─── RECORDS FOR THIS TASK
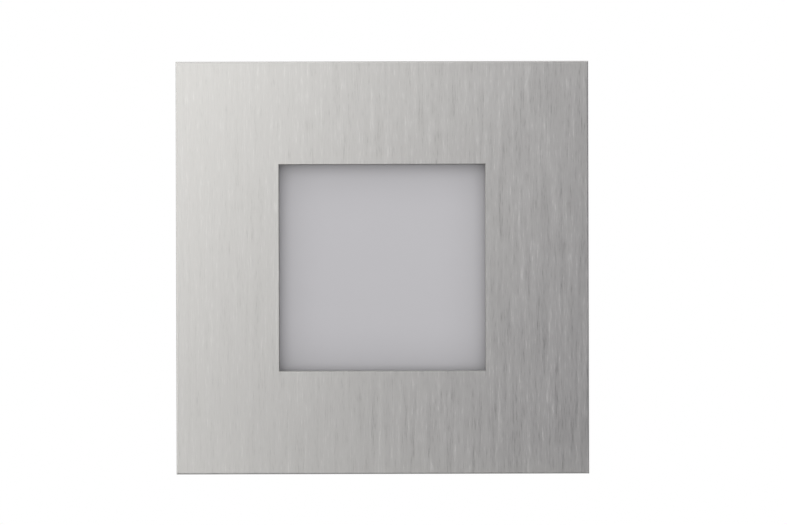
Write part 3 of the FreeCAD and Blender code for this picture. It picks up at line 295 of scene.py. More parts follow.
# ---- Node helpers ----
class Output:
    """An output of a node. Sums written with it make the nodes that work them out."""

    def __init__(self, tree, socket):
        self.tree, self.socket = tree, socket

    def __getitem__(self, name):
        """Another output of the same node."""
        return Output(self.tree, self.socket.node.outputs[name])

    def __add__(self, other):
        return calc("ADD", self, other)

    def __sub__(self, other):
        return calc("SUBTRACT", self, other)

    def __rsub__(self, other):
        return calc("SUBTRACT", other, self)

    def __mul__(self, other):
        return calc("MULTIPLY", self, other)

    def __truediv__(self, other):
        return calc("DIVIDE", self, other)

    def __rtruediv__(self, other):
        return calc("DIVIDE", other, self)

    def __abs__(self):
        return calc("ABSOLUTE", self)


def add(tree, kind, inputs=None, **settings):
    """The first output of a new node. Each input is given as a value, or as the output that feeds it."""
    node = tree.nodes.new(kind)
    for name, value in settings.items():
        setattr(node, name, value)
    for key, value in (inputs or {}).items():
        if isinstance(value, Output):
            tree.links.new(value.socket, node.inputs[key])
        else:
            node.inputs[key].default_value = value
    return Output(tree, node.outputs[0])


def feed(node, **links):
    """Links outputs to a node's inputs, with _ for each space in their names."""
    for key, value in links.items():
        value.tree.links.new(value.socket, node.inputs[key.replace("_", " ")])


def calc(operation, *values):
    """The result of one sum on numbers and outputs."""
    tree = next(value.tree for value in values if isinstance(value, Output))
    return add(tree, "ShaderNodeMath", dict(enumerate(values)), operation=operation)


def vector_calc(operation, first, second=(0.0, 0.0, 0.0)):
    return add(first.tree, "ShaderNodeVectorMath", {0: first, 1: second}, operation=operation)


def scaled(vector, factor):
    """A vector or a colour times an output."""
    vector = vector if isinstance(vector, Output) else tuple(vector)
    return add(factor.tree, "ShaderNodeVectorMath", {0: vector, "Scale": factor}, operation="SCALE")


def vector_of(tree, x=0.0, y=0.0, z=0.0):
    return add(tree, "ShaderNodeCombineXYZ", {0: x, 1: y, 2: z})


def axes(vector):
    """The X, Y and Z of a vector."""
    return add(vector.tree, "ShaderNodeSeparateXYZ", {0: vector})


def remap(value, low, high, to_low=0.0, to_high=1.0):
    """A value moved from one range to another, kept inside it."""
    inputs = {"Value": value, "From Min": low, "From Max": high, "To Min": to_low, "To Max": to_high}
    return add(value.tree, "ShaderNodeMapRange", inputs)


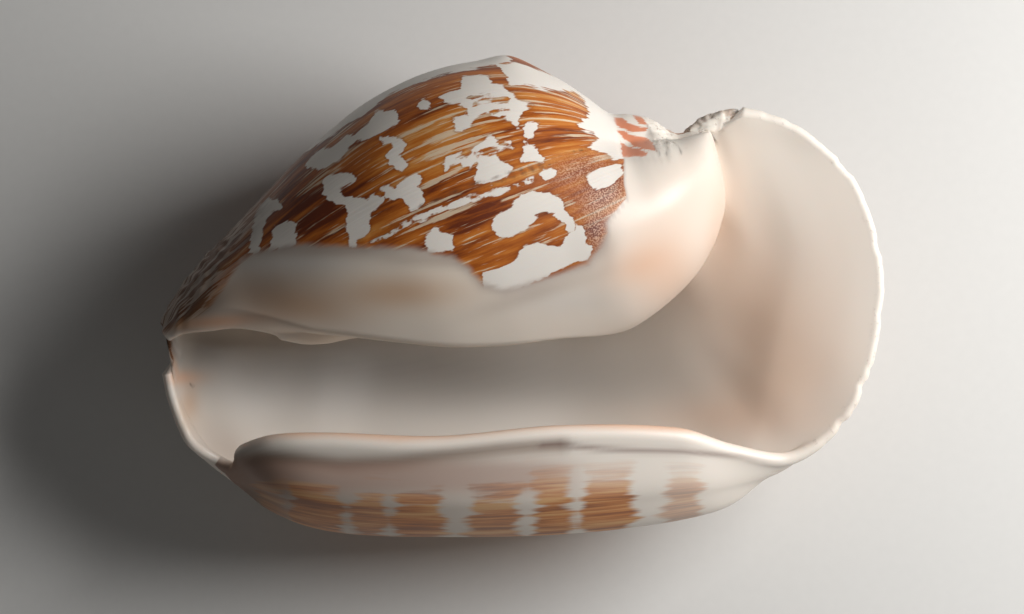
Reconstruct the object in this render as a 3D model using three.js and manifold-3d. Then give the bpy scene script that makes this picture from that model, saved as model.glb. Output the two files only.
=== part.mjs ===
// A wide-mouthed strombid conch, lying on its back with the opening up.
//
// The shell is one thick sheet wound once and a half round a coiling axis. It is drawn by growth
// lines, the old edges of the mouth, which all run from the front end (the canal) to the back end
// (beside the spire). The body's growth lines come from two profiles and a spiral. The flared outer
// lip adds four lines of its own, ending at the rim. A spire and a solid plug behind it close the
// back end.
//
// The drawing frame is in millimetres: x along the shell towards the spire, y across it away from
// the lip, z up out of the mouth. Its origin is the front end of the coiling axis.
import * as THREE from "three";
import { mergeVertices } from "three/addons/utils/BufferGeometryUtils.js";
import Module from "manifold-3d";

// Driving dimensions of the body.
const AXIS_TILT = THREE.MathUtils.degToRad(21.8);
const WHORL_GROWTH = 0.00058; // share of radius gained per degree
const BELLY_FLATNESS = 0.9; // the side of the mouth is flatter than the back
// Rounded knobs of the shoulder: the great one on the back and a small one beside the spire.
const KNOBS = [
  { turn: 70, at: 97, height: 6.5, halfTurn: 30, halfLength: 15 },
  { turn: 0, at: 103.4, height: 2.0, halfTurn: 15, halfLength: 5.5 },
];

// Stations run along a growth line, 0 at the canal and 13 at the back end.
const LAST_STATION = 13;
const AXIS_STATIONS = [
  [0, 1.0], [1, 8], [2, 17], [3, 27], [4, 38], [5, 52], [6, 72],
  [7, 91], [8, 104], [9, 114], [10, 123], [11, 131], [12, 137.3], [13, 141.4],
];

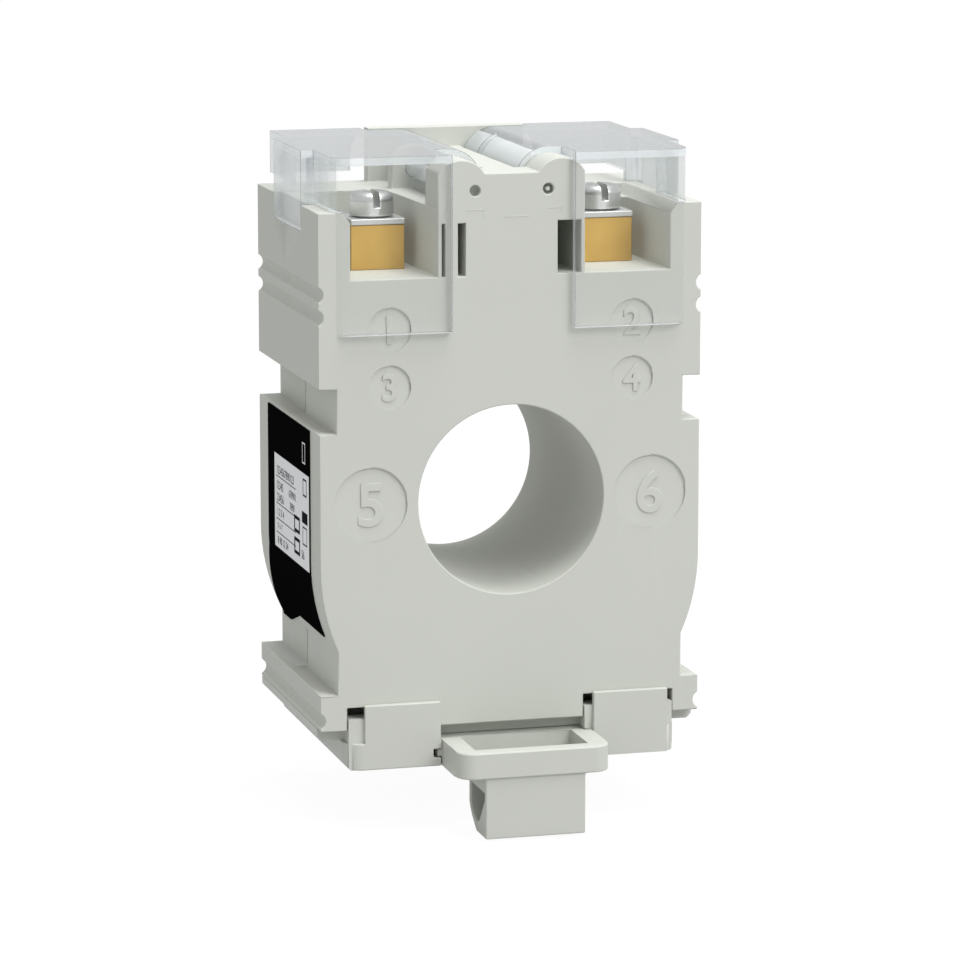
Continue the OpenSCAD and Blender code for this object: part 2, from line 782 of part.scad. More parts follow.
──────
# REQUEST
Your task is to print all of the records exactly.

# CORRECT RESULT
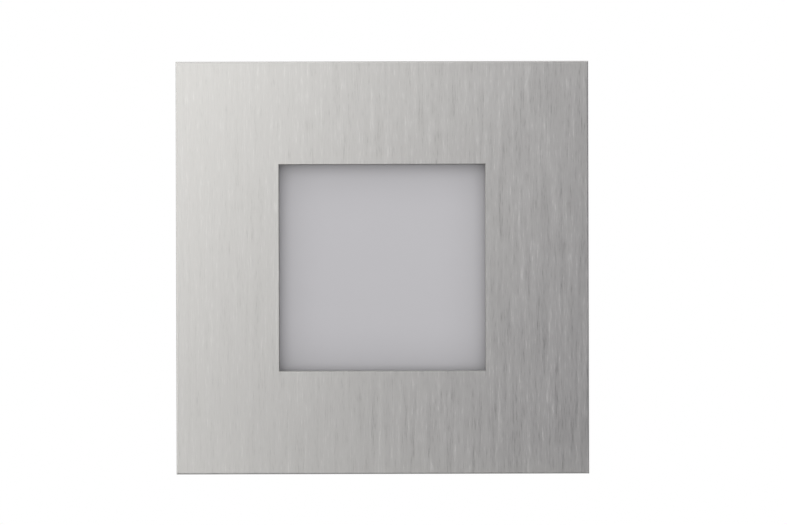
Write part 3 of the FreeCAD and Blender code for this picture. It picks up at line 295 of scene.py. More parts follow.
# ---- Node helpers ----
class Output:
    """An output of a node. Sums written with it make the nodes that work them out."""

    def __init__(self, tree, socket):
        self.tree, self.socket = tree, socket

    def __getitem__(self, name):
        """Another output of the same node."""
        return Output(self.tree, self.socket.node.outputs[name])

    def __add__(self, other):
        return calc("ADD", self, other)

    def __sub__(self, other):
        return calc("SUBTRACT", self, other)

    def __rsub__(self, other):
        return calc("SUBTRACT", other, self)

    def __mul__(self, other):
        return calc("MULTIPLY", self, other)

    def __truediv__(self, other):
        return calc("DIVIDE", self, other)

    def __rtruediv__(self, other):
        return calc("DIVIDE", other, self)

    def __abs__(self):
        return calc("ABSOLUTE", self)


def add(tree, kind, inputs=None, **settings):
    """The first output of a new node. Each input is given as a value, or as the output that feeds it."""
    node = tree.nodes.new(kind)
    for name, value in settings.items():
        setattr(node, name, value)
    for key, value in (inputs or {}).items():
        if isinstance(value, Output):
            tree.links.new(value.socket, node.inputs[key])
        else:
            node.inputs[key].default_value = value
    return Output(tree, node.outputs[0])


def feed(node, **links):
    """Links outputs to a node's inputs, with _ for each space in their names."""
    for key, value in links.items():
        value.tree.links.new(value.socket, node.inputs[key.replace("_", " ")])


def calc(operation, *values):
    """The result of one sum on numbers and outputs."""
    tree = next(value.tree for value in values if isinstance(value, Output))
    return add(tree, "ShaderNodeMath", dict(enumerate(values)), operation=operation)


def vector_calc(operation, first, second=(0.0, 0.0, 0.0)):
    return add(first.tree, "ShaderNodeVectorMath", {0: first, 1: second}, operation=operation)


def scaled(vector, factor):
    """A vector or a colour times an output."""
    vector = vector if isinstance(vector, Output) else tuple(vector)
    return add(factor.tree, "ShaderNodeVectorMath", {0: vector, "Scale": factor}, operation="SCALE")


def vector_of(tree, x=0.0, y=0.0, z=0.0):
    return add(tree, "ShaderNodeCombineXYZ", {0: x, 1: y, 2: z})


def axes(vector):
    """The X, Y and Z of a vector."""
    return add(vector.tree, "ShaderNodeSeparateXYZ", {0: vector})


def remap(value, low, high, to_low=0.0, to_high=1.0):
    """A value moved from one range to another, kept inside it."""
    inputs = {"Value": value, "From Min": low, "From Max": high, "To Min": to_low, "To Max": to_high}
    return add(value.tree, "ShaderNodeMapRange", inputs)


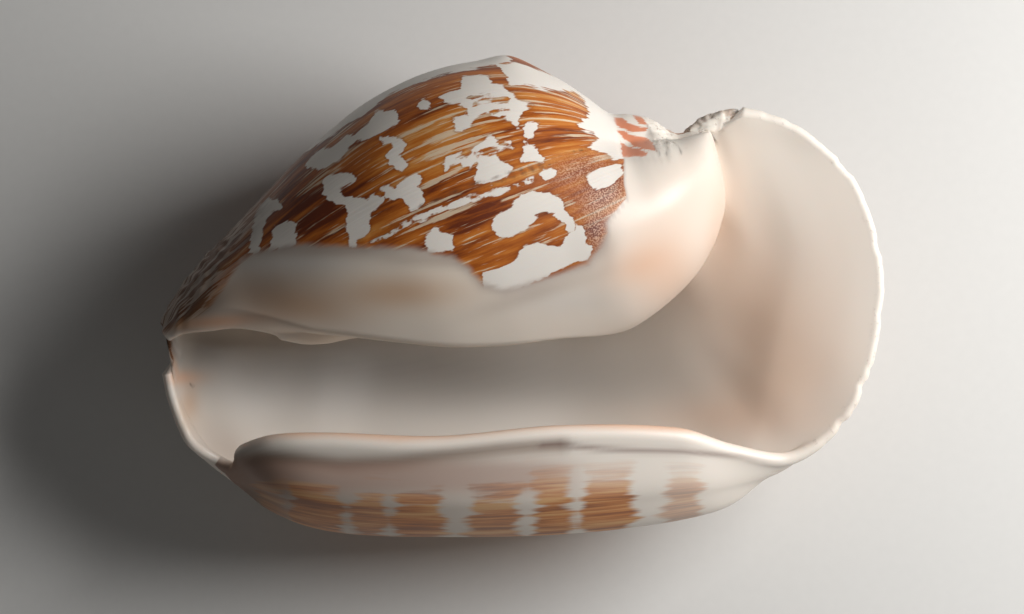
Reconstruct the object in this render as a 3D model using three.js and manifold-3d. Then give the bpy scene script that makes this picture from that model, saved as model.glb. Output the two files only.
=== part.mjs ===
// A wide-mouthed strombid conch, lying on its back with the opening up.
//
// The shell is one thick sheet wound once and a half round a coiling axis. It is drawn by growth
// lines, the old edges of the mouth, which all run from the front end (the canal) to the back end
// (beside the spire). The body's growth lines come from two profiles and a spiral. The flared outer
// lip adds four lines of its own, ending at the rim. A spire and a solid plug behind it close the
// back end.
//
// The drawing frame is in millimetres: x along the shell towards the spire, y across it away from
// the lip, z up out of the mouth. Its origin is the front end of the coiling axis.
import * as THREE from "three";
import { mergeVertices } from "three/addons/utils/BufferGeometryUtils.js";
import Module from "manifold-3d";

// Driving dimensions of the body.
const AXIS_TILT = THREE.MathUtils.degToRad(21.8);
const WHORL_GROWTH = 0.00058; // share of radius gained per degree
const BELLY_FLATNESS = 0.9; // the side of the mouth is flatter than the back
// Rounded knobs of the shoulder: the great one on the back and a small one beside the spire.
const KNOBS = [
  { turn: 70, at: 97, height: 6.5, halfTurn: 30, halfLength: 15 },
  { turn: 0, at: 103.4, height: 2.0, halfTurn: 15, halfLength: 5.5 },
];

// Stations run along a growth line, 0 at the canal and 13 at the back end.
const LAST_STATION = 13;
const AXIS_STATIONS = [
  [0, 1.0], [1, 8], [2, 17], [3, 27], [4, 38], [5, 52], [6, 72],
  [7, 91], [8, 104], [9, 114], [10, 123], [11, 131], [12, 137.3], [13, 141.4],
];

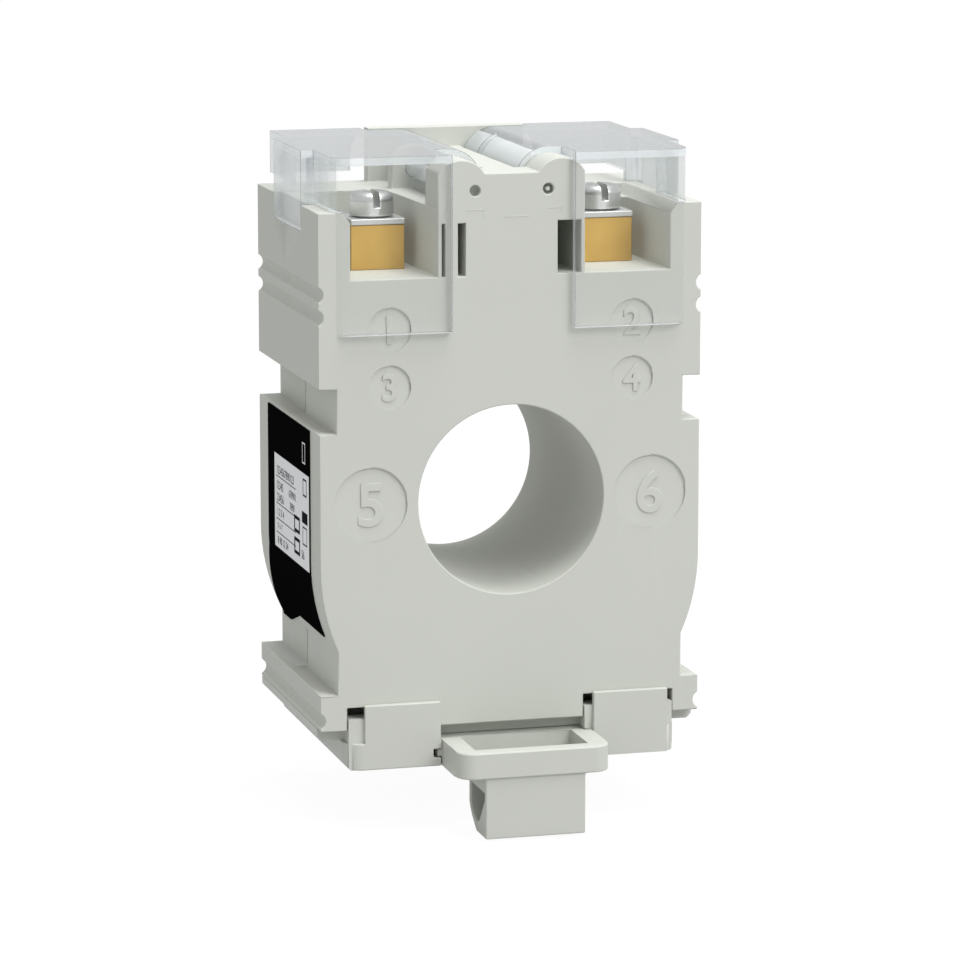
Continue the OpenSCAD and Blender code for this object: part 2, from line 782 of part.scad. More parts follow.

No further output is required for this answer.